E allora l’ordine: giù tutti, lasciate respirare il treno, lasciate che si ossigeni la linea.
È il trionfo del minimalismo: meno passeggeri, più efficienza.
Un po’ come gli ospedali, che funzionerebbero divinamente se non arrivassero più malati.
È il nuovo che avanza. Le ferrovie moderne, in un impeto di design funzionale, stanno eliminando tutto ciò che è superfluo: prima le carrozze, poi le sedute, ora gli utenti. Il futuro è chiaro: un treno completamente vuoto che parte puntuale. La perfezione assoluta.
Ora, pare che i pendolari vogliano addirittura scrivere all’assessore regionale Marco Gabusi e al Ministro dei Trasporti Matteo Salvini.
Un atto di audacia, quasi temerario: in Italia scrivere alle istituzioni equivale a spedire una cartolina a Babbo Natale, con la differenza che Babbo Natale, almeno, una volta l’anno risponde.

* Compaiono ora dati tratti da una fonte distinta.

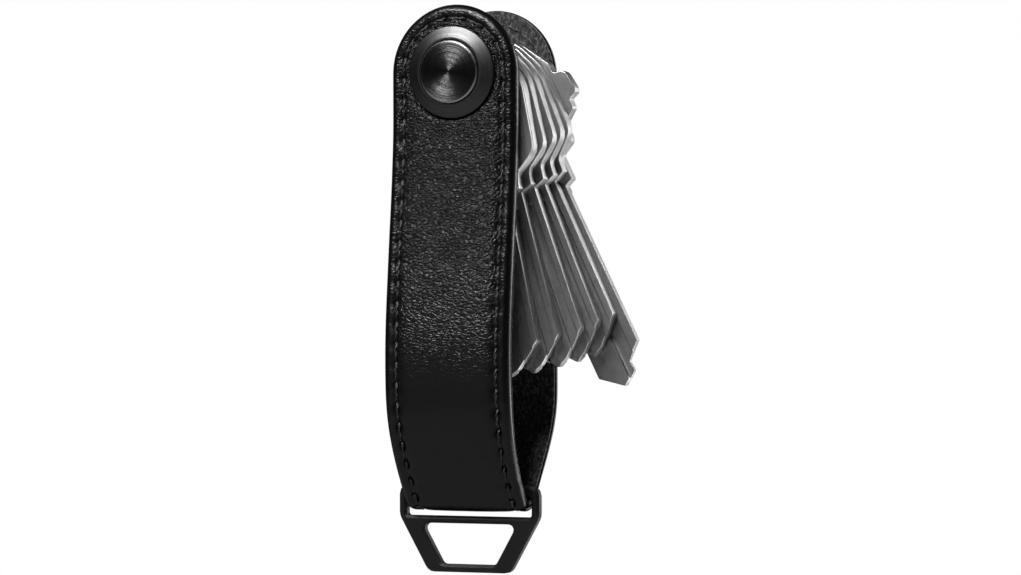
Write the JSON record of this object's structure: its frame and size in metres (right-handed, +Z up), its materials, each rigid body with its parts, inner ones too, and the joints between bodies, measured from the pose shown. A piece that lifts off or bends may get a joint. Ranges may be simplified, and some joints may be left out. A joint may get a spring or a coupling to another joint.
{
  "type": "leather key organiser",
  "caption": "Black stitched leather key organiser: a folded strap clamps a fan of steel keys on a button post, with a flat ring hanging in its fold.",
  "frame": {"origin": "centre of the button's flat front face, on the axis of the post", "axes": "+Z up, from the hanging ring to the button; +X across the strap, towards the fanned keys; +Y from the front leg of the strap to its back leg"},
  "size_m": [0.0359, 0.0222, 0.0856],
  "materials": {
    "black_leather": "satin, fine grain",
    "black_suede": "matt suede",
    "grey_foam": "soft foam, hidden",
    "black_thread": "twisted thread",
    "black_anodised": "turned and anodised black",
    "black_nylon": "matt",
    "nickel_steel": "nickel plated, fine brushed",
    "black_steel": "satin black"
  },
  "bodies": {
    "strap_and_post": {"strap_leather": "black_leather", "strap_padding": "grey_foam", "strap_lining": "black_suede", "outer_seam_thread": "black_thread", "inner_seam_thread": "black_thread", "button_post": "black_anodised", "front_bezel": "black_anodised", "front_washer": "black_nylon", "back_washer": "black_nylon", "back_bezel": "black_anodised"},
    "thin_key_body": {"thin_key": "nickel_steel"},
    "house_key_1_body": {"house_key_1": "nickel_steel"},
    "house_key_2_body": {"house_key_2": "nickel_steel"},
    "house_key_3_body": {"house_key_3": "nickel_steel"},
    "house_key_4_body": {"house_key_4": "nickel_steel"},
    "house_key_5_body": {"house_key_5": "nickel_steel"},
    "wide_key_body": {"wide_key": "nickel_steel"},
    "ring": {"d_ring": "black_steel"},
    "clamp_screw_body": {"clamp_screw": "black_anodised"}
  },
  "joints": [
    {"name": "thin_key_swing", "type": "hinge", "parent": "strap_and_post", "child": "thin_key_body", "pos_m": [0, 0.00435, 0], "axis": [0, -1, 0], "continuous": true},
    {"name": "house_key_1_swing", "type": "hinge", "parent": "strap_and_post", "child": "house_key_1_body", "pos_m": [0, 0.00564, 0], "axis": [0, -1, 0], "continuous": true},
    {"name": "house_key_2_swing", "type": "hinge", "parent": "strap_and_post", "child": "house_key_2_body", "pos_m": [0, 0.00768, 0], "axis": [0, -1, 0], "continuous": true},
    {"name": "house_key_3_swing", "type": "hinge", "parent": "strap_and_post", "child": "house_key_3_body", "pos_m": [0, 0.00971, 0], "axis": [0, -1, 0], "continuous": true},
    {"name": "house_key_4_swing", "type": "hinge", "parent": "strap_and_post", "child": "house_key_4_body", "pos_m": [0, 0.01174, 0], "axis": [0, -1, 0], "continuous": true},
    {"name": "house_key_5_swing", "type": "hinge", "parent": "strap_and_post", "child": "house_key_5_body", "pos_m": [0, 0.01376, 0], "axis": [0, -1, 0], "continuous": true},
    {"name": "wide_key_swing", "type": "hinge", "parent": "strap_and_post", "child": "wide_key_body", "pos_m": [0, 0.0158, 0], "axis": [0, -1, 0], "continuous": true},
    {"name": "ring_swing", "type": "hinge", "parent": "strap_and_post", "child": "ring", "pos_m": [0, 0.00808, -0.0631], "axis": [1, 0, 0], "range_deg": [-70, 70]},
    {"name": "clamp_screw_turn", "type": "hinge", "parent": "strap_and_post", "child": "clamp_screw_body", "pos_m": [0, 0.02088, 0], "axis": [0, 1, 0], "range_deg": [0, 720]}
  ]
}
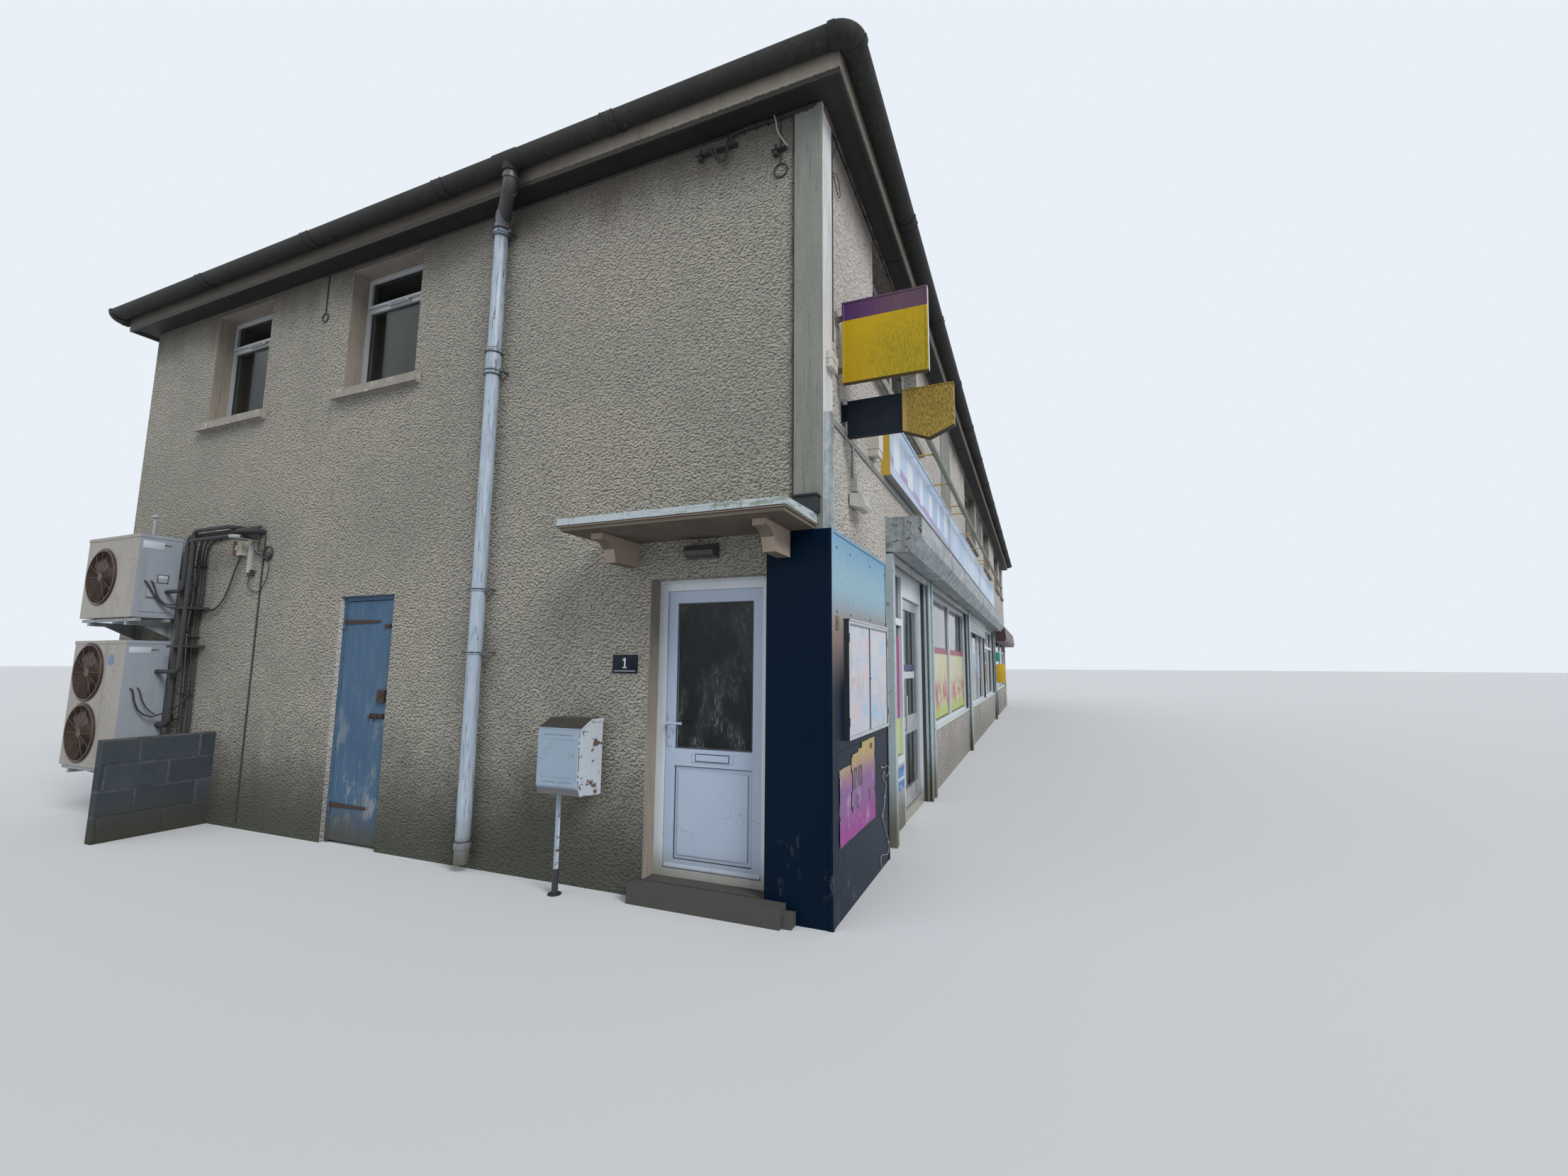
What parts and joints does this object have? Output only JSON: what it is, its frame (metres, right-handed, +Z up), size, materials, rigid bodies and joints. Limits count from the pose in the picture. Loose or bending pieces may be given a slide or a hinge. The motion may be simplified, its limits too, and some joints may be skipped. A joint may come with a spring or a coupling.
{
  "type": "corner shop building",
  "caption": "Two-storey rendered corner shop with a flat above, hipped tiled roof, shuttered shop front, corbelled door canopy and wall-hung condensers.",
  "frame": {"origin": "centre of the block's plan at ground level, on the underside of the ground floor", "axes": "+X along the street front away from the street corner, +Y from the street front to the yard side, +Z up"},
  "size_m": [24.826, 9.832, 8.773],
  "materials": {
    "concrete": "rough",
    "plaster": "matte",
    "roughcast": "rough",
    "smooth_render": "matte",
    "roof_tiles": "matte",
    "cream_boards": "satin",
    "gutter_grey": "matte",
    "pipe_white": "matte",
    "white_plastic": "satin",
    "window_glass": "gloss",
    "door_glass": "gloss",
    "canopy_concrete": "rough",
    "blue_paint": "matte",
    "rusty_iron": "rough",
    "door_aluminium": "satin",
    "galvanised": "satin",
    "sign_face": "satin",
    "light_tube": "satin",
    "sign_yellow": "satin",
    "black_sheet": "satin",
    "lamp_plastic": "satin",
    "white_sheet": "satin",
    "casing_paint": "satin",
    "black_lagging": "matte",
    "blockwork": "rough",
    "dark_sheet": "satin"
  },
  "bodies": {
    "building": {"ground_floor": "concrete", "upper_floors": "plaster", "end_wall_lower": "roughcast", "end_wall_upper": "roughcast", "front_wall_lower": "smooth_render", "front_wall_upper": "roughcast", "rear_wall": "roughcast", "far_end_wall": "roughcast", "smooth_bands": "smooth_render", "hip_roof": "roof_tiles", "eaves_boards": "cream_boards", "gutter": "gutter_grey", "downpipe": "pipe_white", "upper_window_frames": "white_plastic", "upper_window_glass": "window_glass", "sills_and_step": "concrete", "flat_door_frame": "white_plastic", "door_canopy": "canopy_concrete", "store_door_frame": "blue_paint", "shop_front_frames": "white_plastic", "shop_front_glass": "window_glass", "shutter_boxes": "galvanised", "shutter_guides": "galvanised", "shutter_curtains": "galvanised", "fascia_sign": "sign_face", "sign_lights": "light_tube", "square_sign": "sign_yellow", "badge_sign": "sign_yellow", "notice_board": "door_aluminium", "corner_panel": "black_sheet", "corner_trim": "galvanised", "outside_lights": "lamp_plastic", "letter_box": "white_sheet", "condensers": "casing_paint", "condenser_stand": "galvanised", "pipes_and_cables": "black_lagging", "screen_wall": "blockwork", "far_shop_canopy": "dark_sheet"},
    "flat_door": {"flat_door_leaf": "white_plastic", "flat_door_glass": "door_glass"},
    "store_door": {"store_door_leaf": "blue_paint", "store_door_ironwork": "rusty_iron"},
    "shop_door": {"shop_door_leaf": "door_aluminium", "shop_door_glass": "window_glass"},
    "letter_box_door": {"letter_box_door": "white_sheet"}
  },
  "joints": [
    {"name": "flat_door_hinge", "type": "hinge", "parent": "building", "child": "flat_door", "pos_m": [-11.604, -3.844, 1.2], "axis": [0, 0, -1], "range_deg": [0, 85]},
    {"name": "store_door_hinge", "type": "hinge", "parent": "building", "child": "store_door", "pos_m": [-11.767, 0.402, 1.2], "axis": [0, 0, -1], "range_deg": [0, 95]},
    {"name": "shop_door_hinge", "type": "hinge", "parent": "building", "child": "shop_door", "pos_m": [-7.994, -4.1825, 1.2], "axis": [0, 0, -1], "range_deg": [0, 90]},
    {"name": "letter_box_hinge", "type": "hinge", "parent": "building", "child": "letter_box_door", "pos_m": [-12.114, -2.651, 0.965], "axis": [0, 0, 1], "range_deg": [0, 100]}
  ]
}
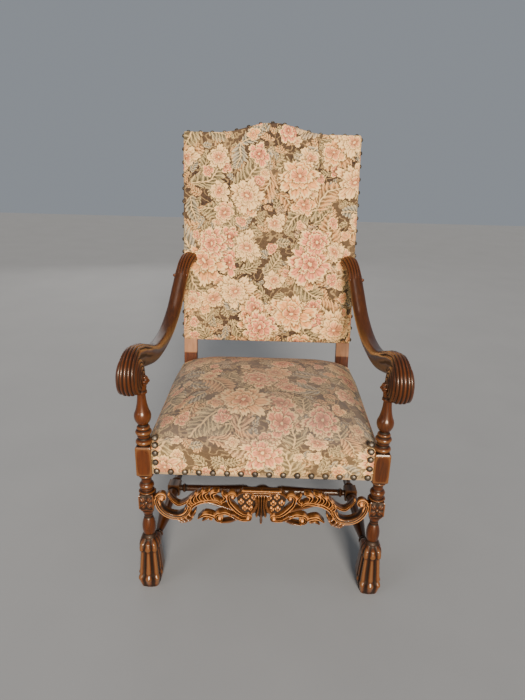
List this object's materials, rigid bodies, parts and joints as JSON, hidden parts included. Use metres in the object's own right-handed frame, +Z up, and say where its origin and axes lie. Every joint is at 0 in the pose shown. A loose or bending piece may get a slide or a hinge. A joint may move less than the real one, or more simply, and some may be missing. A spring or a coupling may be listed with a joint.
{
  "type": "throne armchair",
  "caption": "High-backed throne armchair in carved and turned walnut, with scrolled arms, a pierced front stretcher, paw feet and a padded tapestry seat and arched back with nail trim.",
  "frame": {"origin": "on the floor, under the middle of the whole chair's box", "axes": "+Z up; the chair faces -Y; +X to the right seen from the front"},
  "size_m": [0.699, 0.8024, 1.2261],
  "materials": {
    "leg_walnut": "orange-brown stained walnut, waxed to a soft gloss",
    "post_walnut": "stained walnut, paler where the finish is thin",
    "arm_walnut": "dark stained walnut, polished by hands",
    "carving_walnut": "carved walnut, golden on the high points and dark in the recesses",
    "turned_walnut": "dark stained turned walnut",
    "rail_beech": "plain unfinished beech",
    "tapestry": "woven floral tapestry in faded rose, cream, taupe and grey-green",
    "outside_fabric": "plain taupe woven cloth",
    "black_cloth": "thin black lining cloth",
    "nail_brass": "antiqued domed brass"
  },
  "bodies": {
    "root": {"front_leg_right": "leg_walnut", "front_leg_left": "leg_walnut", "rear_leg_right": "post_walnut", "rear_leg_left": "post_walnut", "arm_right": "arm_walnut", "arm_left": "arm_walnut", "stretcher_front": "carving_walnut", "stretcher_right": "turned_walnut", "stretcher_left": "turned_walnut", "stretcher_cross": "turned_walnut", "seat_rail_front": "rail_beech", "seat_rail_right": "rail_beech", "seat_rail_left": "rail_beech", "seat_rail_rear": "rail_beech", "back_rail_lower": "rail_beech", "back_rail_top": "rail_beech", "seat_upholstery": "tapestry", "back_upholstery": "tapestry", "outside_back": "outside_fabric", "dust_cloth": "black_cloth", "nail_front_1": "nail_brass", "nail_front_2": "nail_brass", "nail_front_3": "nail_brass", "nail_front_4": "nail_brass", "nail_front_5": "nail_brass", "nail_front_6": "nail_brass", "nail_front_7": "nail_brass", "nail_front_8": "nail_brass", "nail_front_9": "nail_brass", "nail_front_10": "nail_brass", "nail_front_11": "nail_brass", "nail_front_12": "nail_brass", "nail_front_13": "nail_brass", "nail_front_14": "nail_brass", "nail_front_15": "nail_brass", "nail_front_16": "nail_brass", "nail_side_right_1": "nail_brass", "nail_side_right_2": "nail_brass", "nail_side_left_1": "nail_brass", "nail_side_left_2": "nail_brass"}
  },
  "joints": []
}
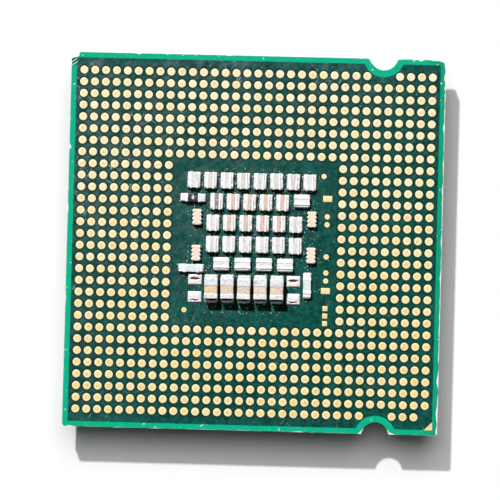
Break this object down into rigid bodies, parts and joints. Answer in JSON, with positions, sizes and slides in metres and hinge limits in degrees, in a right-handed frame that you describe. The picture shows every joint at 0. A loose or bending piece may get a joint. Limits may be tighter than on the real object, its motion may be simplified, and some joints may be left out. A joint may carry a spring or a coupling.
{
  "type": "land grid processor package",
  "caption": "Square land-grid processor package: green board with gold contact lands, key notches, chip capacitors in the middle, and a stepped metal lid beneath.",
  "frame": {"origin": "centre of the lid's outer face, which the package rests on", "axes": "+Z from the lid to the contact lands; +X along the long rows of lands, with the pin-one triangle in the +X, -Y corner; the key notches are in the +Y and -Y edges"},
  "size_m": [0.0376, 0.0376, 0.0057],
  "materials": {
    "laminate_core": "glass-epoxy laminate, woven, with a milled edge",
    "build_up_film": "smooth epoxy film",
    "copper_plane": "dull copper foil",
    "green_solder_mask": "satin green lacquer",
    "gold_lands": "satin gold plating with small contact marks",
    "gold_marks": "satin gold plating",
    "capacitor_ceramic": "fired ceramic, salmon to grey",
    "tan_ceramic": "fired tan ceramic",
    "white_alumina": "fired white alumina",
    "resistive_film": "black glaze",
    "tin_terminals": "dull tin plating",
    "solder": "bright reflowed solder",
    "silicon": "polished silicon",
    "underfill_epoxy": "dark cured epoxy",
    "thermal_interface": "dull soft metal",
    "nickel_plated_lid": "satin nickel plating",
    "lid_sealant": "black cured silicone"
  },
  "bodies": {
    "root": {"chip_array_body_blocks": "white_alumina", "chip_array_solder": "solder", "chip_array_terminals": "tin_terminals", "component_pads": "gold_marks", "core_laminate": "laminate_core", "die_bumps": "solder", "die_side_copper_plane": "copper_plane", "die_side_inner_film": "build_up_film", "die_side_outer_film": "build_up_film", "die_side_pin_one_triangle": "gold_marks", "die_side_solder_mask": "green_solder_mask", "empty_site_solder": "solder", "fiducial_dots": "gold_marks", "index_squares": "gold_marks", "land_side_copper_plane": "copper_plane", "land_side_inner_film": "build_up_film", "land_side_outer_film": "build_up_film", "land_side_pin_one_triangle": "gold_marks", "land_side_solder_mask": "green_solder_mask", "lands_bottom_block": "gold_lands", "lands_left_block": "gold_lands", "lands_right_block": "gold_lands", "lands_top_block": "gold_lands", "lid": "nickel_plated_lid", "lid_sealant": "lid_sealant", "lying_resistor_bodies": "white_alumina", "lying_resistor_solder": "solder", "lying_resistor_terminals": "tin_terminals", "oblong_test_pads": "gold_marks", "resistor_films": "resistive_film", "round_test_pads": "gold_marks", "row_1_capacitor_ceramics": "capacitor_ceramic", "row_1_capacitor_solder": "solder", "row_1_capacitor_terminals": "tin_terminals", "row_2_capacitor_ceramics": "capacitor_ceramic", "row_2_capacitor_solder": "solder", "row_2_capacitor_terminals": "tin_terminals", "row_3_capacitor_ceramics": "capacitor_ceramic", "row_3_capacitor_solder": "solder", "row_3_capacitor_terminals": "tin_terminals", "row_4_capacitor_ceramics": "capacitor_ceramic", "row_4_capacitor_solder": "solder", "row_4_capacitor_terminals": "tin_terminals", "silicon_die": "silicon", "tall_capacitor_ceramics": "tan_ceramic", "tall_capacitor_solder": "solder", "tall_capacitor_terminals": "tin_terminals", "thermal_interface": "thermal_interface", "turned_capacitor_ceramics": "capacitor_ceramic", "turned_capacitor_solder": "solder", "turned_capacitor_terminals": "tin_terminals", "underfill": "underfill_epoxy", "upright_resistor_bodies": "white_alumina", "upright_resistor_solder": "solder", "upright_resistor_terminals": "tin_terminals"}
  },
  "joints": []
}
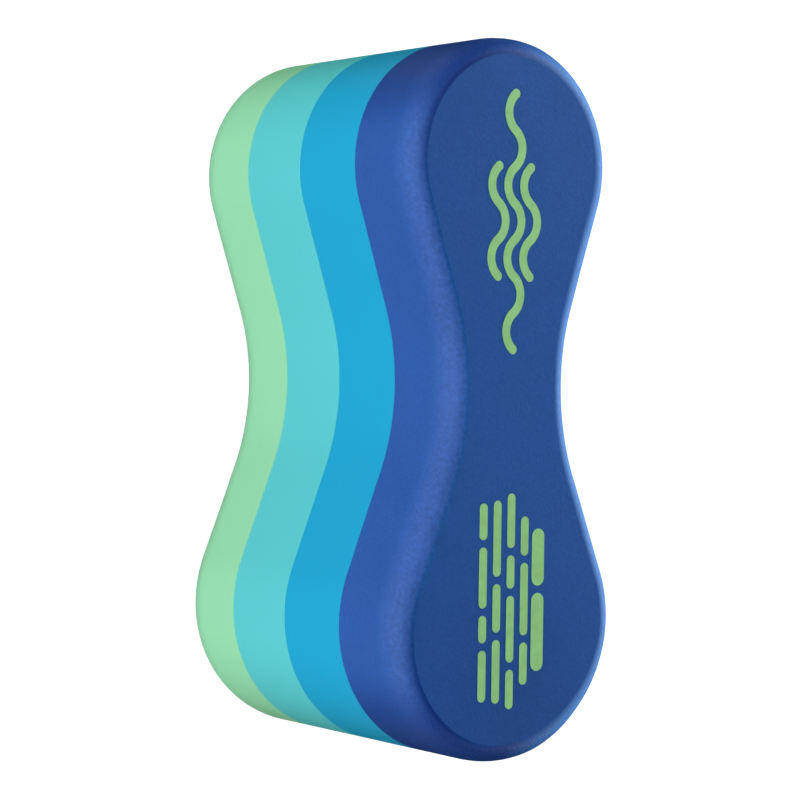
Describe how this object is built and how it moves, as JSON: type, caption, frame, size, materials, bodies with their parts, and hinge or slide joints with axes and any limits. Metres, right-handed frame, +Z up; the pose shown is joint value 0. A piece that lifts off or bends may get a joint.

IL COMUNICATO DI TRENITALIA
Il treno RV 2012 Milano-Torino di questa mattina, effettuato con un treno elettrico doppio piano a 5 elementi, si è fermato nella stazione di Chivasso per un guasto al segnale di partenza e non per sovraffollamento in quanto, come registrato dal Capotreno in servizio, il picco massimo di passeggeri è stato di 805 presenze rispetto a 1410 posti totali, compresi quelli in piedi (tecnicamente, la condizione di affollamento si ha tra 950 e 1410).
Il Capotreno ha invitato i passeggeri a distribuirsi lungo tutto il convoglio, anziché fermarsi nei primi elementi dove erano presenti troppe persone non “Scendete e prendete un altro treno, siete in troppi” come riportato nell’articolo.
Nella stazione di Chivasso, infatti, erano ancora disponibili spazi nelle vetture di coda ma, in autonomia, a seguito dell’annuncio sonoro diramato in stazione per un inconveniente alla linea (guasto del segnale di partenza) circa 150 viaggiatori hanno deciso di portarsi al binario 1 credendo che il R 26324 diretto a Pinerolo partisse prima del 2012.
Il treno 2012 è partito prima del 26324 con 18 minuti di ritardo da Chivasso ed è giunto a Torino Porta Nuova con 15 minuti.